Un scandale d’Etat débouche aujourd’hui sur une crise de régime. Selon un sondage, la présidente Park Geun-hye n’aurait plus dans le pays que 5% d’opinions favorables.
Le « Choigate ». A l’origine de la crise, le « Choigate ». Une intime de la présidente, Choi Soon-sil, sans aucune fonction officielle, a eu quotidiennement accès à des dossiers très confidentiels et a pesé sur les décisions politiques au plus haut niveau : nomination de ministres, réécriture des discours présidentiels… Après s’être réfugiée un temps en Allemagne, Choi a été arrêtée, à son retour en Corée, pour fraude et abus de pouvoir.
Ce scandale plonge ses racines dans un passé bien embarrassant pour Park Geun-hye. Elle est la fille du dictateur Park Chung-hee, au pouvoir en 1961-1979. Ce dernier avait échappé en 1974 à un attentat, où sa femme avait perdu la vie. Le fondateur de « l’Eglise de la vie éternelle », Choi Tae-min, a assis son influence sur la présidence de l’époque en prétendant communiquer grâce à des rites chamaniques avec la défunte épouse. Avant sa mort, il a annoncé avoir transmis ses pouvoirs à sa cinquième fille… Choi Soon-sil. Double continuité familiale !

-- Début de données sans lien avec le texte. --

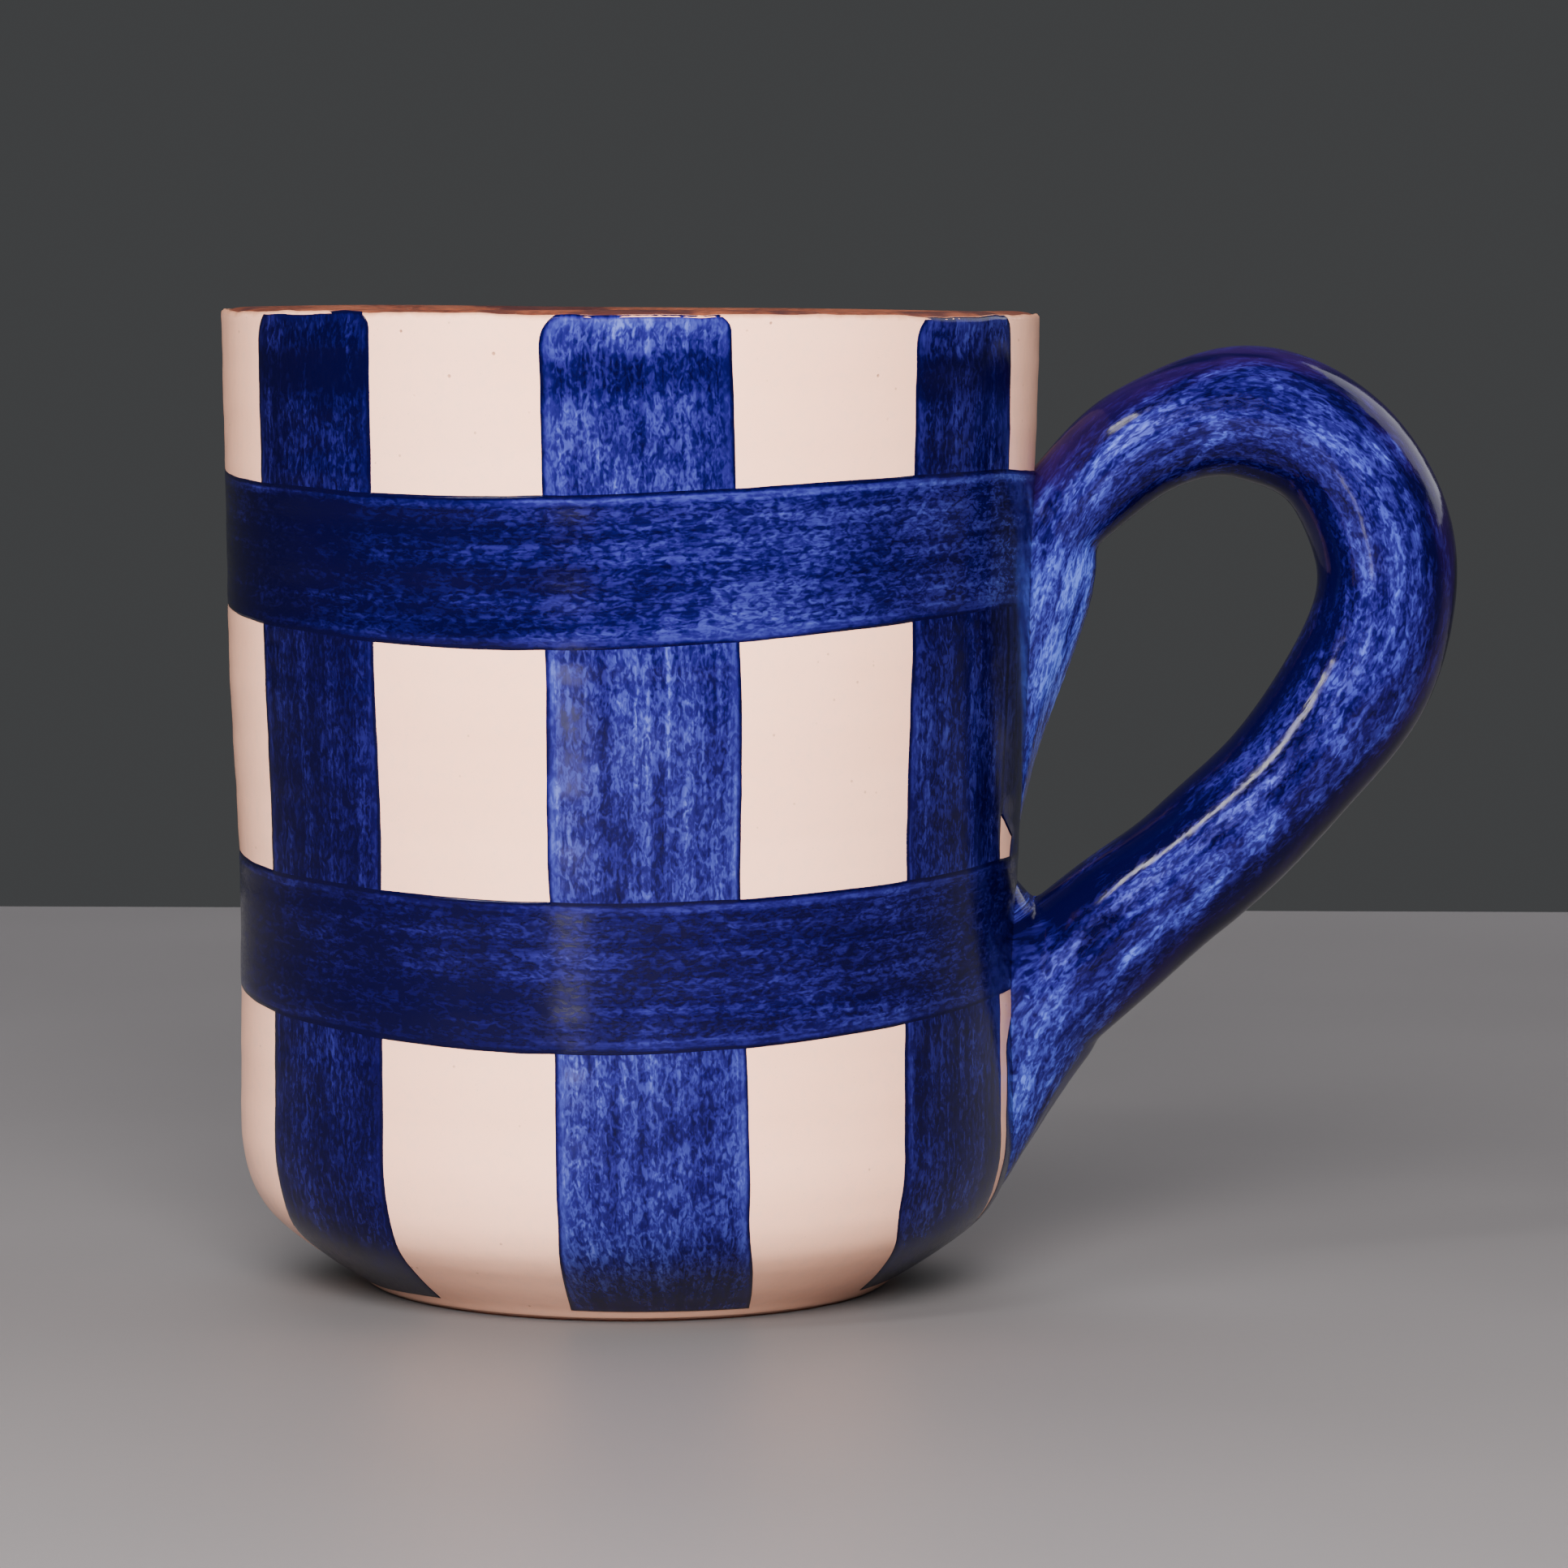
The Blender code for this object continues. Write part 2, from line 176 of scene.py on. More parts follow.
# The handle's fused skin: size of its remeshed faces, and the coil's radius for the brush marks
HANDLE_VOXEL = 0.55
HANDLE_ROUND = 7.0
# Line that the brush followed over the handle, from one smeared tip to the other
BRUSH_PATH = (
    (38.6, 46.0),
    (39.8, 60.0),
    (42.2, 70.0),
    (45.8, 79.5),
    (52.6, 86.9),
    (62.7, 89.8),
    (72.3, 85.6),
    (77.5, 75.2),
    (75.7, 64.0),
    (68.1, 52.9),
    (59.1, 44.0),
    (50.6, 36.8),
    (43.8, 29.5),
    (39.6, 20.0),
    (36.6, 6.0),
)


# ---------------------------------------------------------------- small maths


def smoothstep(low, high, value):
    t = np.clip((value - low) / (high - low), 0.0, 1.0)
    return t * t * (3.0 - 2.0 * t)


def wander(value, seed, amount, length):
    """Slow hand wobble: a few sine waves whose phases depend on the seed."""
    total = np.zeros_like(np.asarray(value, dtype=float))
    for k in range(1, 5):
        phase = (seed * 12.9898 + k * 78.233) % 6.283
        total = total + np.sin(value * math.tau * k**0.8 / length + phase) / k
    return total * amount / 2.0


def catmull(stations, t):
    """Smooth values through a row of stations for an array of t from 0 to 1."""
    rows = np.asarray(stations, dtype=float)
    last = len(rows) - 1
    place = np.clip(np.asarray(t, dtype=float) * last, 0.0, last - 1e-9)
    i = place.astype(int)
    u = (place - i)[:, None]
    a, b, c, d = (rows[np.clip(i + k, 0, last)] for k in (-1, 0, 1, 2))
    bend = 2 * a - 5 * b + 4 * c - d
    twist = 3 * b - 3 * c + d - a
    return 0.5 * (2 * b + (c - a) * u + bend * u**2 + twist * u**3)


CORNER_R, CORNER_Z = catmull(CORNER_STATIONS, np.linspace(0.0, 1.0, 900)).T


def surface_radius(z):
    """Radius of the glazed surface at any height, over the base corner too."""
    z = np.asarray(z, dtype=float)
    swell = WAIST_SWELL * smoothstep(SWELL_START, SWELL_END, z)
    wall = LOWER_RADIUS + swell + RIM_SWELL * smoothstep(SWELL_END, HEIGHT, z)
    return np.where(z < CORNER_HEIGHT, np.interp(z, CORNER_Z, CORNER_R), wall)


def surface_table():
    """Dense points up the glazed surface with their distance along it."""
    wall = np.linspace(CORNER_HEIGHT, HEIGHT + 1.0, 600)[1:]
    fine = np.concatenate([CORNER_Z, wall])
    radius = surface_radius(fine)
    step = np.hypot(np.diff(radius), np.diff(fine))
    return fine, np.concatenate([[0.0], np.cumsum(step)])


TABLE_Z, TABLE_S = surface_table()


def travel_at(z):
    return np.interp(z, TABLE_Z, TABLE_S)


def height_at(travel):
    return np.interp(travel, TABLE_S, TABLE_Z)


def relief(azimuth, z):
    """Throwing rings and the slight unevenness of a hand-thrown wall."""
    turn = np.radians(azimuth)
    rings = 0.022 * np.sin(z * math.tau / 7.3 + turn) + 0.012 * np.sin(z * math.tau / 3.1 - turn)
    rings = rings * smoothstep(6.0, 18.0, z)
    oval = 0.16 * np.cos(2.0 * turn + 0.8) + 0.08 * np.cos(3.0 * turn - 0.4)
    return rings + oval * smoothstep(10.0, 60.0, z)


def on_surface(azimuth, travel, rise):
    """Points on the mug's outside: azimuth, distance up the surface, and height above it."""
    z = height_at(travel)
    ahead = height_at(travel + 0.05)
    behind = height_at(np.maximum(travel - 0.05, 0.0))
    dr = surface_radius(ahead) - surface_radius(behind)
    dz = ahead - behind
    size = np.maximum(np.hypot(dr, dz), 1e-9)
    lift = rise + relief(azimuth, z)
    radius = surface_radius(z) + lift * dz / size
    height = z - lift * dr / size
    turn = np.radians(azimuth)
    return np.stack([radius * np.sin(turn), -radius * np.cos(turn), height], -1)


def glaze_line(azimuth):
    """Travel up the surface at which the glaze stops, a wavy line just under the lip."""
    arc = np.asarray(azimuth) * ARC_PER_DEGREE
    wave = wander(arc, 7, 0.16, FULL_ARC / 6) + wander(arc, 8, 0.08, FULL_ARC / 31)
    return travel_at(GLAZE_LINE) + wave


def glaze_bead(from_top):
    """Rise of the glaze where it gathers and rounds off under the lip."""
    return 0.03 * smoothstep(1.8, 0.7, from_top) - 0.26 * smoothstep(0.35, 0.0, from_top) ** 2


# ---------------------------------------------------------------- mesh building


def new_object(name, points, faces, smooth=True):
    mesh = bpy.data.meshes.new(name)
    mesh.from_pydata((np.asarray(points) * MM).tolist(), [], faces)
    mesh.validate()
    obj = bpy.data.objects.new(name, mesh)
    bpy.context.scene.collection.objects.link(obj)
    if smooth:
        mesh.shade_smooth()
    return obj


def lathe(name, outline, turns, shift):
    """Closed solid of revolution from an outline that starts and ends on the axis."""
    outline = np.asarray(outline, dtype=float)
    count = len(outline)
    azimuth = np.arange(turns) * 360.0 / turns
    a, r = np.meshgrid(azimuth, outline[:, 0])
    z = np.repeat(outline[:, 1][:, None], turns, 1)
    dr, dz = shift(a, r, z)
    r, z = r + dr, z + dz
    turn = np.radians(a)
    points = np.stack([r * np.sin(turn), -r * np.cos(turn), z], -1).reshape(-1, 3)
    faces = []
    for i in range(1, count - 2):
        low, high = i * turns, (i + 1) * turns
        for k in range(turns):
            m = (k + 1) % turns
            faces.append((low + k, low + m, high + m, high + k))
    last = (count - 2) * turns
    for k in range(turns):
        m = (k + 1) % turns
        faces.append((0, turns + m, turns + k))
        faces.append((last + k, last + m, last + turns))
    obj = new_object(name, points, faces)
    tidy_mesh(obj)
    return obj


def tidy_mesh(obj):
    """Weld the axis, drop loose points and face the surface outwards."""
    work = bmesh.new()
    work.from_mesh(obj.data)
    bmesh.ops.remove_doubles(work, verts=work.verts, dist=1e-7)
    loose = [v for v in work.verts if not v.link_faces]
    bmesh.ops.delete(work, geom=loose, context="VERTS")
    bmesh.ops.recalc_face_normals(work, faces=work.faces)
    if work.calc_volume(signed=True) < 0:
        bmesh.ops.reverse_faces(work, faces=work.faces)
    work.to_mesh(obj.data)
    work.free()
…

Corruption. L’actuelle présidence n’est pas seulement plombée par les fantômes du passé, mais aussi par des scandales de corruption bien présents. Une enquête est ouverte sur des grands patrons de conglomérats sud-coréens, dont celui de Hyundai, le premier constructeur automobile du pays, mais impliquant aussi Samsung, Posco ou Hanwha. Ils auraient été « contraints » de financer des fondations contrôlées par Choi Soon-sil. Le groupe Samsung est notamment suspecté d’avoir versé près de trois millions d’euros pour financer en Allemagne… la formation équestre de sa fille afin de la préparer à participer aux prochains Jeux olympiques !
Madame Choi aurait aussi usé de son influence pour faire enter sa fille dans une prestigieuse université (et lui faire décerner des diplômes immérités). Le népotisme du tandem Choi Soon-sil / Park Geun-hye passe particulièrement mal en Corée où la compétition est très vive pour l’accès à l’éducation supérieure.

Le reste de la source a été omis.